A glorious experiment in failure

“All we are saying is give Pete a chance.”

The crowd was into it, singing along with the band a cheesy version of John and Yoko’s “All we are saying is give peace a chance.”

Andy, guitar player and lead singer, had introduced the song by saying, “Our friend Pete is smitten by a young woman who isn’t so sure how she feels about him. Pete’s a great guy. So, let’s tip the scales in his favor as we all ask her to give him a chance.”

It was epic. A packed club, singing for love.

It didn’t work.

I had tried everything. Poetry. Flowers. Art. Music. None of it worked. And that was a beautiful thing.

Yes, it was a beautiful thing to go out in a blaze of glory, hands held up high. I had failed and failed and failed again and I was luxuriating in it.

For years, I had been a bottled up boy, so afraid of failure I avoided putting myself forward. I only went out for sports teams I knew I could make the cut for. I never asked out any girls, even ones I knew were waiting for me to call — they’d given me their numbers, after all. I couldn’t imagine life after rejection.

So, when I finally got shot down, I was ecstatic. I was alive! I had survived my failure to win the girl and life was still so incredibly sweet. Rejection didn’t suck as much as I thought it would. And so I threw myself into a wild barrage of failures. And I survived them all.

It was glorious.

I read recently about Jason, a freelance IT guy in Canada, who was deathly afraid of rejection, as I have often been. So, he set for himself an experiment: Do something every day that fails. Yep. Intentionally do something that gets you turned down every single day.

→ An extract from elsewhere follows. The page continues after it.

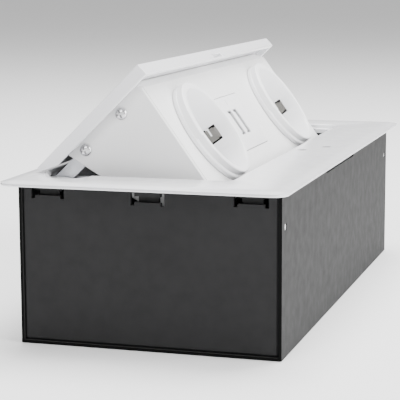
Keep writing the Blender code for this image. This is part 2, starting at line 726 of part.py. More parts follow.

In some regards, it was an easy experiment. There are so many things that just aren’t just rejections, but assured failures. I can’t do 100 pushups in a row. I can’t do a backflip. I can’t walk a slack line. I can’t sing the high part in Bridge Over Troubled Waters. I can’t stuff 20 marshmallows in my mouth and say, “Chubby bunnies.” I know these things because I’ve tried them. And failed.

But I haven’t made failure or rejection a practice other than that time I tried to get the girl. I’ve stuck with the easy, the known, the do-able.

Putting myself in the place of failure or rejection like Jason requires not only doing things I know I can’t do because of past failures, but things I’m not certain about. And those uncertain areas are actually areas of potential success.

If I tried really hard, could I get Bono to have lunch with me? Probably not, but maybe.

If I tried really hard, could I learn to play guitar like Eric Clapton? Probably not, but maybe.

If I tried really hard, could I sell an ice maker to an Eskimo? Probably not, but maybe.

Could I juggle five balls? Could I memorize the Sermon on the Mount? Could I climb Kilimanjaro? Could I lose 20 pounds? Could I get an acting job in a Star Wars movie? Could I learn Italian?

The problem is that those question marks and many more never have any story that follows them, because I never do anything to answer them. I never try.

Choosing to fail means refusing to be ruled by fear.

Choosing to fail means choosing to risk success.

All we are saying is: Give it a chance.